La concomitanza degli episodi delittuosi e la remissione in libertà degli esponenti del clan Riccardi-Mendico induceva a ritenere una riorganizzazione del sodalizio criminale. Motivo per il quale venivano avviate le indagini all’esito delle quali venivano individuati due diversi gruppi criminali.

I DUE CLAN

Il capo Antonio Antinozzi, alias “trippetta” si staccò dal clan Riccardi-Mendico di cui era partecipe. Dunque costituì un’autonoma associazione di stampo mafioso strutturata su base familiare. Inoltre creò una propria associazione a delinquere operante nel traffico di stupefacenti del tipo cocaina e hashish. Accertati, quindi, collegamenti con il clan “Parisi” di Bari per la gestione delle sale slot. Dedito principalmente alle estorsioni e agli attentati incendiari o agli atti intimidatori.

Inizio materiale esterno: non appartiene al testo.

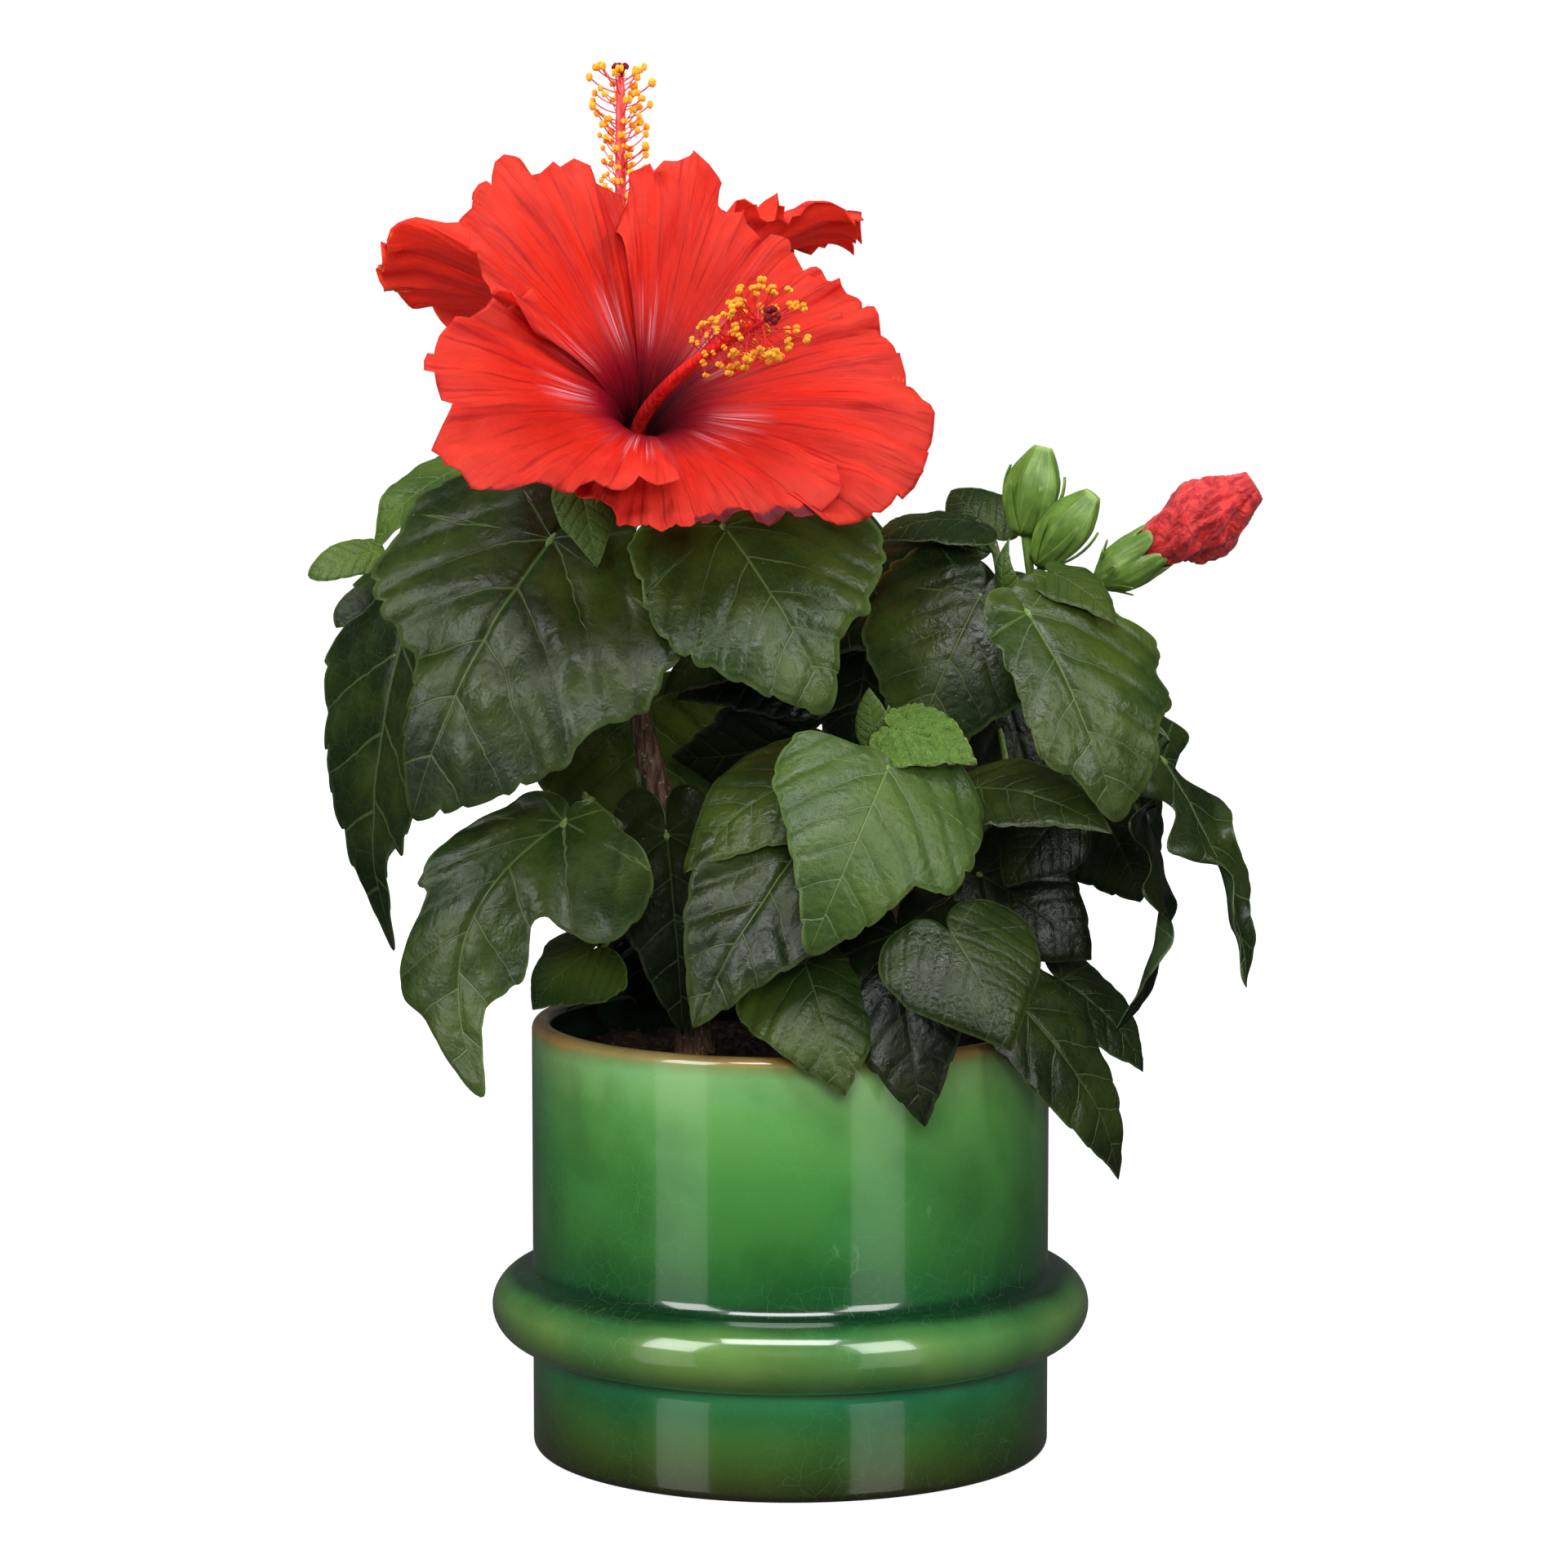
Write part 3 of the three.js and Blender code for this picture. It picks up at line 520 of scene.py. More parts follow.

Le vittime erano i titolari delle attività commerciali presenti in Castelforte e SS Cosma e Damiano alla corresponsione di somme di denaro all’organizzazione. Nel corso delle intercettazioni Antonio Antinozzi si lamenta del fatto che in passato gli imprenditori si rivolgevano direttamente al clan per la “messa a posto”. Oggi l’organizzazione era, quindi,  costretta a porre in essere attentati incendiari per ottenere le somme di denaro. Invece il clan di Ettore Mendico, dedito esclusivamente allo spaccio di sostanze stupefacenti del tipo cocaina, hashish e marijuana.

LA SCISSIONE TRA CLAN PER UNA QUESTIONE  DI CUORE

Le motivazioni della scissione dei due sodalizi, originariamente appartenenti allo stesso gruppo, erano da ricondurre alla relazione sentimentale. Questa era aspramente criticata perché violava il codice d’onore delle organizzazioni criminali. La relazione extraconiugale tra fra Maria Rosa Falso, moglie di Viccaro Giuseppe nipote di Antinozzi Antonio, e Antonio Mendico, cugino di Ettore Mendico capo dell’omonimo clan.